▸ **WHAT YOU WILL DO**
All of the data below should be written out exactly.
----------
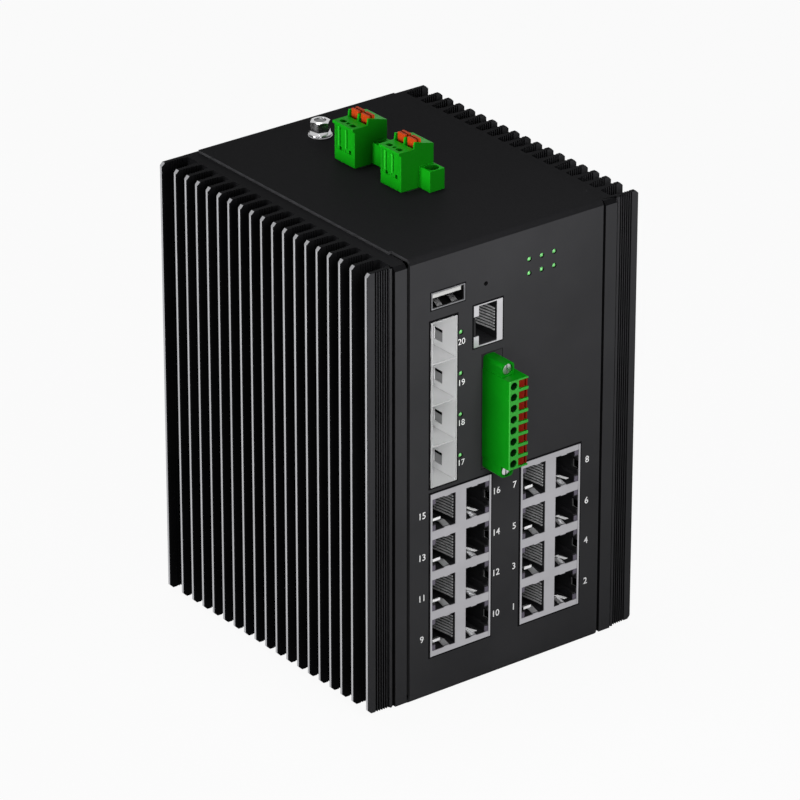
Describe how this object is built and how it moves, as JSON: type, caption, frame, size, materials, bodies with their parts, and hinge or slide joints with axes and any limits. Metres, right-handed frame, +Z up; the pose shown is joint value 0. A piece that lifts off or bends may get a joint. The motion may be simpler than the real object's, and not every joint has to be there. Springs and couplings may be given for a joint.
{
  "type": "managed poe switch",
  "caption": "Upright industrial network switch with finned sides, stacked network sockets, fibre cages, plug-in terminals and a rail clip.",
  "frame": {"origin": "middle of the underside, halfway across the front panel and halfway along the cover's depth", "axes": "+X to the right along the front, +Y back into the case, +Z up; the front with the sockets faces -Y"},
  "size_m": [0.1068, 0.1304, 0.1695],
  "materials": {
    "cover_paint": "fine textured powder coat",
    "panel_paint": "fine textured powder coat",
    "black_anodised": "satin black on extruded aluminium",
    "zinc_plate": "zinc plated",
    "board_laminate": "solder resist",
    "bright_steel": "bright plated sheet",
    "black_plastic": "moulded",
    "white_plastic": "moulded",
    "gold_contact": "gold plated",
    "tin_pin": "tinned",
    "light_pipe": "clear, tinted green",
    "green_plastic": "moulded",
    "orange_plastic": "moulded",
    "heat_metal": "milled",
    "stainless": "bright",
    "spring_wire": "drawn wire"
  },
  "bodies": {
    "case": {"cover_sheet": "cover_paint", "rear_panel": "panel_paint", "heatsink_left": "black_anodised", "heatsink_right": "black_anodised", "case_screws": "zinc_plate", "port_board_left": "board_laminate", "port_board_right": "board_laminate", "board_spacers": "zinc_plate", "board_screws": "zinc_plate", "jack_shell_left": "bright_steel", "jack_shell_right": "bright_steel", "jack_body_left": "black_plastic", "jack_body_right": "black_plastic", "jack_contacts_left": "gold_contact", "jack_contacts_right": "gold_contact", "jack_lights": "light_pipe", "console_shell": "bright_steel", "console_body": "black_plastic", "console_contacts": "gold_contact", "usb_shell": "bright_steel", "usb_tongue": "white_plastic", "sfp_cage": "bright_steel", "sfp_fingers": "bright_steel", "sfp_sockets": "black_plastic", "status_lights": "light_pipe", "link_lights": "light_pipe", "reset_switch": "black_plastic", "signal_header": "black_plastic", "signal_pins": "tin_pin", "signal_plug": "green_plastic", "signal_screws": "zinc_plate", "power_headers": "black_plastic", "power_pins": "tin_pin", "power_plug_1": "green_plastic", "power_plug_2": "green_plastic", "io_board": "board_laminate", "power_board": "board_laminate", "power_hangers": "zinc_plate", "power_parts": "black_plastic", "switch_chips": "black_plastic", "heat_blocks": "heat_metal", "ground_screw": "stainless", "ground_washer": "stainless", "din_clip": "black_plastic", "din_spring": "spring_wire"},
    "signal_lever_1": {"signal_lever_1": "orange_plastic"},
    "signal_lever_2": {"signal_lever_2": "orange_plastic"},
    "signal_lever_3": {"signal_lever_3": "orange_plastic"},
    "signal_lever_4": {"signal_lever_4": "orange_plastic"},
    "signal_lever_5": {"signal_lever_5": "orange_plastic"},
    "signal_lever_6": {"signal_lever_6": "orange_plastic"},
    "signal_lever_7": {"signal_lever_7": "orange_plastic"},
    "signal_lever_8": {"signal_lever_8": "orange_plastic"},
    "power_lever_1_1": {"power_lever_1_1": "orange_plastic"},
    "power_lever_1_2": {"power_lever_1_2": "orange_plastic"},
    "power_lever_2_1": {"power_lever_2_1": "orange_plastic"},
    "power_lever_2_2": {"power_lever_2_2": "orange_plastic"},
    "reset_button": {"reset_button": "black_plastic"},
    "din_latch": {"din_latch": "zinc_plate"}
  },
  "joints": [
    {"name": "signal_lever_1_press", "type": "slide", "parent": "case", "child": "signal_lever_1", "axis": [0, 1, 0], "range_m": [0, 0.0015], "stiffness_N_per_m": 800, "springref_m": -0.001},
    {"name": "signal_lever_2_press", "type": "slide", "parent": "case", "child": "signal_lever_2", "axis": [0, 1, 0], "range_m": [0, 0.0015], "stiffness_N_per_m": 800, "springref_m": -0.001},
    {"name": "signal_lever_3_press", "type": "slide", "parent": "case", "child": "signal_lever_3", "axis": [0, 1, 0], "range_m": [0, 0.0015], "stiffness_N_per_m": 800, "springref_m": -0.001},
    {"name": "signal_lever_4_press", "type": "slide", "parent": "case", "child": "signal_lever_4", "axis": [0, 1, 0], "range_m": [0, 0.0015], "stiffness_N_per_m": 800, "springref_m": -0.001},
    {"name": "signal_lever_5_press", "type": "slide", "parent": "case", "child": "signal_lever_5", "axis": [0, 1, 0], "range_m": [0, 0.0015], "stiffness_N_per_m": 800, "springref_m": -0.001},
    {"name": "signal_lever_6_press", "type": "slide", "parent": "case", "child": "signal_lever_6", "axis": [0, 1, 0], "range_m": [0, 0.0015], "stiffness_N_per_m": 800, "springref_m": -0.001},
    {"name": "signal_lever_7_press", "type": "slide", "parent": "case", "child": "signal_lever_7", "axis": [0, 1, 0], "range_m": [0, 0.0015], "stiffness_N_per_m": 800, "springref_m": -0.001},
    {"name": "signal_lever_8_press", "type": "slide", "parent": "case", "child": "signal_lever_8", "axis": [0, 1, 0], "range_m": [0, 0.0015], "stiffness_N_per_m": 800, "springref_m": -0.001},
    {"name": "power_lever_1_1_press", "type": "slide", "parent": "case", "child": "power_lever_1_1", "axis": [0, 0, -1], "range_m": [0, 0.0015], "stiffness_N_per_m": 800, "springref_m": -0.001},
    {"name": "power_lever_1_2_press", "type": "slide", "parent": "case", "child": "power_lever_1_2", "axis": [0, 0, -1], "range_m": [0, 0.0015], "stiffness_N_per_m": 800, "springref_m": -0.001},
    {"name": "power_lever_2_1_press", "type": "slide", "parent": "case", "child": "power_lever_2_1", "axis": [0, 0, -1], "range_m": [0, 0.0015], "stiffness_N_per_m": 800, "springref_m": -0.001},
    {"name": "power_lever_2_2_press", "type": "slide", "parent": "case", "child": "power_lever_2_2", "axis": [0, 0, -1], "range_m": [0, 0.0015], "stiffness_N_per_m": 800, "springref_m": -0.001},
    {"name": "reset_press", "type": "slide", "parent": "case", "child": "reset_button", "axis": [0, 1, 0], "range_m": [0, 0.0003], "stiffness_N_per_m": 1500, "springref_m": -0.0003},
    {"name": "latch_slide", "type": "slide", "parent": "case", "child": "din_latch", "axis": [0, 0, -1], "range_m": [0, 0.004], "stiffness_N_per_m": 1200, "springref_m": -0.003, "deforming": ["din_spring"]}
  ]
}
----------
▸ **ANSWER**
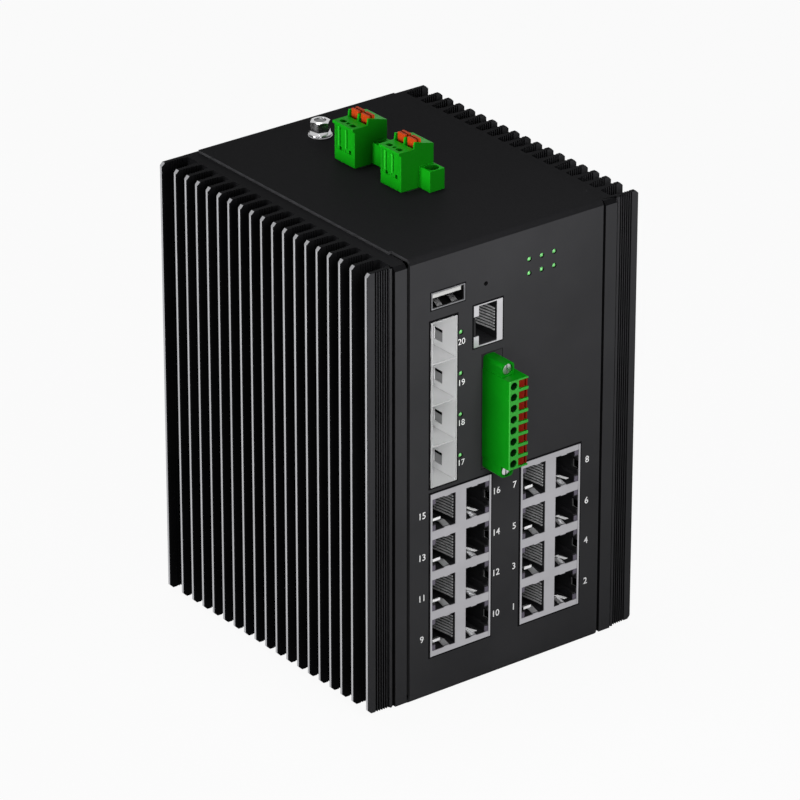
Describe how this object is built and how it moves, as JSON: type, caption, frame, size, materials, bodies with their parts, and hinge or slide joints with axes and any limits. Metres, right-handed frame, +Z up; the pose shown is joint value 0. A piece that lifts off or bends may get a joint. The motion may be simpler than the real object's, and not every joint has to be there. Springs and couplings may be given for a joint.
{
  "type": "managed poe switch",
  "caption": "Upright industrial network switch with finned sides, stacked network sockets, fibre cages, plug-in terminals and a rail clip.",
  "frame": {"origin": "middle of the underside, halfway across the front panel and halfway along the cover's depth", "axes": "+X to the right along the front, +Y back into the case, +Z up; the front with the sockets faces -Y"},
  "size_m": [0.1068, 0.1304, 0.1695],
  "materials": {
    "cover_paint": "fine textured powder coat",
    "panel_paint": "fine textured powder coat",
    "black_anodised": "satin black on extruded aluminium",
    "zinc_plate": "zinc plated",
    "board_laminate": "solder resist",
    "bright_steel": "bright plated sheet",
    "black_plastic": "moulded",
    "white_plastic": "moulded",
    "gold_contact": "gold plated",
    "tin_pin": "tinned",
    "light_pipe": "clear, tinted green",
    "green_plastic": "moulded",
    "orange_plastic": "moulded",
    "heat_metal": "milled",
    "stainless": "bright",
    "spring_wire": "drawn wire"
  },
  "bodies": {
    "case": {"cover_sheet": "cover_paint", "rear_panel": "panel_paint", "heatsink_left": "black_anodised", "heatsink_right": "black_anodised", "case_screws": "zinc_plate", "port_board_left": "board_laminate", "port_board_right": "board_laminate", "board_spacers": "zinc_plate", "board_screws": "zinc_plate", "jack_shell_left": "bright_steel", "jack_shell_right": "bright_steel", "jack_body_left": "black_plastic", "jack_body_right": "black_plastic", "jack_contacts_left": "gold_contact", "jack_contacts_right": "gold_contact", "jack_lights": "light_pipe", "console_shell": "bright_steel", "console_body": "black_plastic", "console_contacts": "gold_contact", "usb_shell": "bright_steel", "usb_tongue": "white_plastic", "sfp_cage": "bright_steel", "sfp_fingers": "bright_steel", "sfp_sockets": "black_plastic", "status_lights": "light_pipe", "link_lights": "light_pipe", "reset_switch": "black_plastic", "signal_header": "black_plastic", "signal_pins": "tin_pin", "signal_plug": "green_plastic", "signal_screws": "zinc_plate", "power_headers": "black_plastic", "power_pins": "tin_pin", "power_plug_1": "green_plastic", "power_plug_2": "green_plastic", "io_board": "board_laminate", "power_board": "board_laminate", "power_hangers": "zinc_plate", "power_parts": "black_plastic", "switch_chips": "black_plastic", "heat_blocks": "heat_metal", "ground_screw": "stainless", "ground_washer": "stainless", "din_clip": "black_plastic", "din_spring": "spring_wire"},
    "signal_lever_1": {"signal_lever_1": "orange_plastic"},
    "signal_lever_2": {"signal_lever_2": "orange_plastic"},
    "signal_lever_3": {"signal_lever_3": "orange_plastic"},
    "signal_lever_4": {"signal_lever_4": "orange_plastic"},
    "signal_lever_5": {"signal_lever_5": "orange_plastic"},
    "signal_lever_6": {"signal_lever_6": "orange_plastic"},
    "signal_lever_7": {"signal_lever_7": "orange_plastic"},
    "signal_lever_8": {"signal_lever_8": "orange_plastic"},
    "power_lever_1_1": {"power_lever_1_1": "orange_plastic"},
    "power_lever_1_2": {"power_lever_1_2": "orange_plastic"},
    "power_lever_2_1": {"power_lever_2_1": "orange_plastic"},
    "power_lever_2_2": {"power_lever_2_2": "orange_plastic"},
    "reset_button": {"reset_button": "black_plastic"},
    "din_latch": {"din_latch": "zinc_plate"}
  },
  "joints": [
    {"name": "signal_lever_1_press", "type": "slide", "parent": "case", "child": "signal_lever_1", "axis": [0, 1, 0], "range_m": [0, 0.0015], "stiffness_N_per_m": 800, "springref_m": -0.001},
    {"name": "signal_lever_2_press", "type": "slide", "parent": "case", "child": "signal_lever_2", "axis": [0, 1, 0], "range_m": [0, 0.0015], "stiffness_N_per_m": 800, "springref_m": -0.001},
    {"name": "signal_lever_3_press", "type": "slide", "parent": "case", "child": "signal_lever_3", "axis": [0, 1, 0], "range_m": [0, 0.0015], "stiffness_N_per_m": 800, "springref_m": -0.001},
    {"name": "signal_lever_4_press", "type": "slide", "parent": "case", "child": "signal_lever_4", "axis": [0, 1, 0], "range_m": [0, 0.0015], "stiffness_N_per_m": 800, "springref_m": -0.001},
    {"name": "signal_lever_5_press", "type": "slide", "parent": "case", "child": "signal_lever_5", "axis": [0, 1, 0], "range_m": [0, 0.0015], "stiffness_N_per_m": 800, "springref_m": -0.001},
    {"name": "signal_lever_6_press", "type": "slide", "parent": "case", "child": "signal_lever_6", "axis": [0, 1, 0], "range_m": [0, 0.0015], "stiffness_N_per_m": 800, "springref_m": -0.001},
    {"name": "signal_lever_7_press", "type": "slide", "parent": "case", "child": "signal_lever_7", "axis": [0, 1, 0], "range_m": [0, 0.0015], "stiffness_N_per_m": 800, "springref_m": -0.001},
    {"name": "signal_lever_8_press", "type": "slide", "parent": "case", "child": "signal_lever_8", "axis": [0, 1, 0], "range_m": [0, 0.0015], "stiffness_N_per_m": 800, "springref_m": -0.001},
    {"name": "power_lever_1_1_press", "type": "slide", "parent": "case", "child": "power_lever_1_1", "axis": [0, 0, -1], "range_m": [0, 0.0015], "stiffness_N_per_m": 800, "springref_m": -0.001},
    {"name": "power_lever_1_2_press", "type": "slide", "parent": "case", "child": "power_lever_1_2", "axis": [0, 0, -1], "range_m": [0, 0.0015], "stiffness_N_per_m": 800, "springref_m": -0.001},
    {"name": "power_lever_2_1_press", "type": "slide", "parent": "case", "child": "power_lever_2_1", "axis": [0, 0, -1], "range_m": [0, 0.0015], "stiffness_N_per_m": 800, "springref_m": -0.001},
    {"name": "power_lever_2_2_press", "type": "slide", "parent": "case", "child": "power_lever_2_2", "axis": [0, 0, -1], "range_m": [0, 0.0015], "stiffness_N_per_m": 800, "springref_m": -0.001},
    {"name": "reset_press", "type": "slide", "parent": "case", "child": "reset_button", "axis": [0, 1, 0], "range_m": [0, 0.0003], "stiffness_N_per_m": 1500, "springref_m": -0.0003},
    {"name": "latch_slide", "type": "slide", "parent": "case", "child": "din_latch", "axis": [0, 0, -1], "range_m": [0, 0.004], "stiffness_N_per_m": 1200, "springref_m": -0.003, "deforming": ["din_spring"]}
  ]
}